486s were sometimes passively cooled. A room full of hardware replaced by a very early virtualization setup lines up reasonably well.

I did one of these in the early naughts. Something like half a rack of old pentium 2-3 era boxes running non-prod — back office, network share storage, dev, staging — to a single beefy server running some flavor of vmware. We had all the older gen hardware for isolation and convenience, not because we needed the compute so I specced a “big” box that could hold a lot of storage (for the time) and performance was a non-issue. I think I also saved a lot on Microsoft licensing which made budget for the hardware.


In the early 2000s we had a mail server running on an old recycled Cyrix 5x86. When we had to move offices someone knocked down the wall next to the server but as it turned out the Ethernet cable was stapled to the wall and the machine went flying. Whatever, pack it up and move to the new office, plug it back in and it works fine.

About a year later we were rearranging some stuff and someone powered it off and picked it up to move it… and heard a rattle inside. Pop the cover off and the CPU cooler is sitting in the bottom of the case and the CPU is just sitting there naked. Had absolutely no problem running without the fan at all. We clipped it back on anyway just to be safe :)


There are a few videos on YouTube showing CPUs running without a heatsink. I haven't watched them to see how long they can run for, or if any BIOS changes were needed (I noticed the first mentions a lower voltage needs to be set to boot into Windows), but it seems possible at least.

There are also comments that claim to have done this (the oldest I saw was a Q8200, and someone said a 3000G could be run indefinitely without a heatsink).

https://www.youtube.com/watch?v=tU9yjwMlbRI (Ryzen 3000)

https://www.youtube.com/watch?v=ycIF1NDkW6M (Pentium G5400)


I was playing Cities: Skylines on my old desktop PC a couple of years ago and the frame rate was really low. Windows was running sluggishly but mostly fine. I downloaded CpuZ to figure out what was going on with Skylines, and noticed that the core frequency was way lower than it should have been. I poked around in software for a while but couldn't figure out what was going on ... until I opened my case and realised that my CPU heatsink was dangling off the CPU, the top mounting pins having come loose.

So, yep, CPUs - at least 2014-vintage Intel Core i5s - can run surprisingly well without cooling!


I've heart that Intel CPUs can (often?) function (sloooowly?) without a cooler, while AMD CPUs will burn up. Perhaps the latter's temperature sensors aren't necessarily close to the major sources of heat, so the chip burns up before it notices that it's burning up. (And a cooler spreads the heat out so that the temp sensors see the real temperature.)


I'm writing this on a passively-cooled mini PC with Intel N100 CPU. (It has only E cores, no P cores.)
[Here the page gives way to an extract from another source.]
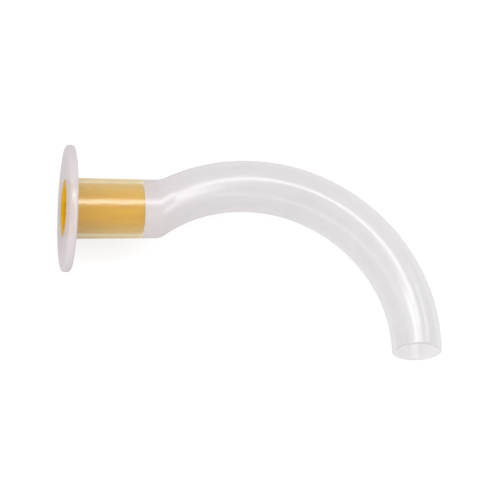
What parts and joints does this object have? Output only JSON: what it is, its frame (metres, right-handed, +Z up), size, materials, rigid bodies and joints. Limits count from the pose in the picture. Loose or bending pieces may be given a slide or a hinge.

But passively cooled doesn't mean no cooler! Or does the CPU literally not have a heatsink?


It has a heat sink.


Right, so that's very different than covering the CPU with tape and nothing else!

I frankly don't believe GP's story, I think GP must be misremembering this detail.


Yeah, I didnt read the OP before commenting, wasting everyone's time...


I've seen one downclock to 300MHz after the heatsink fan failed.


I believe they can, although you’d probably violate the warranty.